Posted by: Sea King on April 17, 2009 08:35 PM

Assuming Garofalo is in earnest, she is either obtuse or she simply knows no conservatives. The latter is probable. You'd think she might take the trouble of discussing issues and arguing with conservatives in order to know them, but then she would be forced to evaluate comprehensively the sense of her positions. That she vitiates her argument is not surprising since she clearly engages in no polemics whatsoever. She is a flinger of poo.

Posted by: Webster on April 17, 2009 10:06 PM

A good question for Garofalo would be if she thinks that a Venezuelan style government would be a good thing for the United States and if she likes it that Barack Obama is moving in the direction of Hugo Chavez.

I doubt she would have a clue either way and label the inquirer a racist.

Posted by: Thomas on April 18, 2009 08:48 AM

Just about taxes? I don't think so.

"Obama also extended a hand to a leader Ronald Reagan spent years trying to drive from power: Nicaragua's Daniel Ortega. The Sandinista president stepped up and introduced himself, U.S. officials reported.

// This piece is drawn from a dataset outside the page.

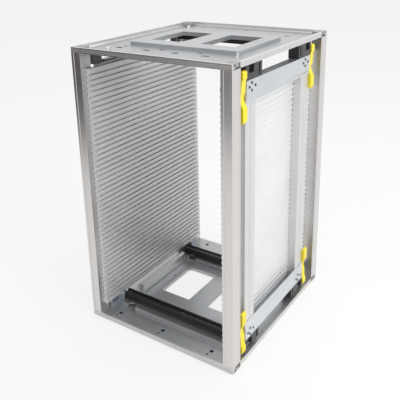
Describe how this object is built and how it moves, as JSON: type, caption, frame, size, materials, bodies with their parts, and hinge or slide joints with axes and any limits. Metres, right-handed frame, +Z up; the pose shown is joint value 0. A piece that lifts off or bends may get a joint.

Yet soon after, Ortega, who was ousted in 1990 elections that ended Nicaragua's civil war but who was returned to power by voters in 2006, delivered a blistering 50-minute speech that denounced capitalism and U.S. imperialism as the root of much hemispheric mischief. The address even recalled the 1961 Bay of Pigs invasion of Cuba, though Ortega said the new U.S. president could not be held to account for that.

"I'm grateful that President Ortega did not blame me for things that happened when I was three months old," Obama said, to laughter and applause from the other leaders."

Whether or not you agree with our position on Nicaragua or the Bay of Pigs, it was American policy so you've got to love how this guy consistently deflects blame or discredits our policies using the "wasn't on my watch" argument.

"I was three months old"? So, if he had no play in events and struggles of the United States at the time, there weren't significant?

The bigger problem is that he is cozy and comfortable down there with dangerous enemies of the United States who he shares beliefs and political and/or social philosophies with.